What Inspires Me to Write (When the World Keeps Getting Smaller)
Chronic illness shrunk my world—so my imagination exploded. Here’s why I write when every day feels borrowed.
7/17/20252 min read
Chronic illness shrunk my world—so my imagination exploded.
Here’s why I write when every day feels borrowed.
1. The Alchemy of Attention
Most of my ideas arrive in two places:
On walks, where the rhythm of my steps syncs with the rhythm of my thoughts.
In bed, during the hour(s)-long ritual of falling asleep, soothed by the thump-thump of my heart’s protest (thanks, dysautonomia).
When I was healthy enough to travel, new places were story catalysts—ordinary things turned extraordinary under unfamiliar skies. Now, mostly housebound, I’ve learned: constriction breeds expansion. The smaller my world gets, the wider my imagination stretches to fill it.
2. Stories Start as Sparks
A single line. A what if.
"What if someone destroyed a museum painting?" (Waiting for Sunday)
"What if a sick man summoned a demon to kill him?" (The Last Summoner)

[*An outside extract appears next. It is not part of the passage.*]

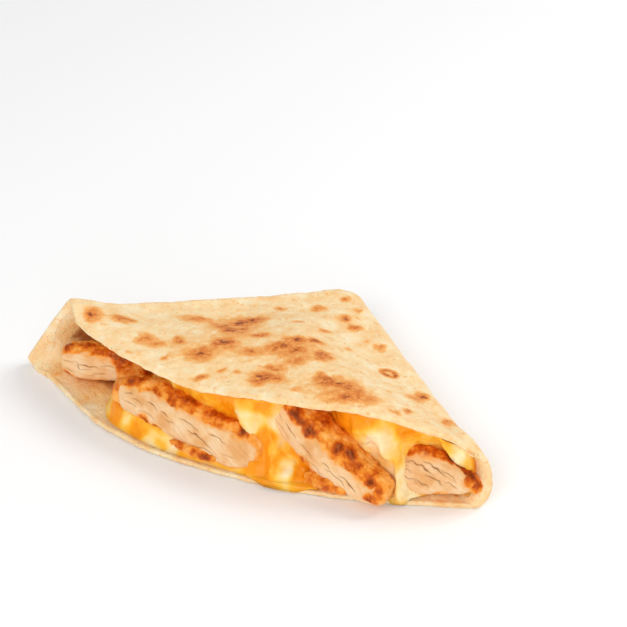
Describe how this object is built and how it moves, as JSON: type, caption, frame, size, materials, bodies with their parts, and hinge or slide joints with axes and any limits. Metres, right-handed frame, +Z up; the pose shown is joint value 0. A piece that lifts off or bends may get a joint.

But characters write my stories. Plot is just the ground they dig their nails into. They’re all unhinged, obsessive, alive—because when you’re sick, or fighting to stay afloat, things have to matter. My characters feel in ways I can’t afford to. They don’t run from things, even when they call themselves cowards. They burn, and I tend the fire.
3. Death as a Muse
I write because this great, beautiful torture of a miracle could end. If I have to suffer, let it mean something. Let me name it.
People may call my work melodramatic. I do too, sometimes. But chronic illness pares life down to its bones, leaving no room for half-feeling. When the future’s a murky void, all that’s left is this notebook, and these characters, more real to me than my own hands.
4. The Paradox of Less
I was told once: "The cure for writer’s block is to remove everything else." Lock yourself in a blank room until writing is the only escape. Chronic illness does that for you. It strips away until you’re left with the thing you’ve been running from: yourself.
Funny thing—I have less energy than ever, but I write more than ever. When I was healthy, time felt infinite. Now? Urgency sharpens every word. My books unfold in small, enclosed spaces—two characters in a room, nowhere to hide. That’s where truth lives.
5. The Habit of Survival
What really inspires me?
The 4 AM quiet, when the world feels mine.
The need to flee my body for an hour.
The characters who whisper, "Get us out."
The label "writer"—a lie until the words make it true.
Some days, it’s nothing. Some days, it’s everything. Always, it’s just the next word. The next. And the next.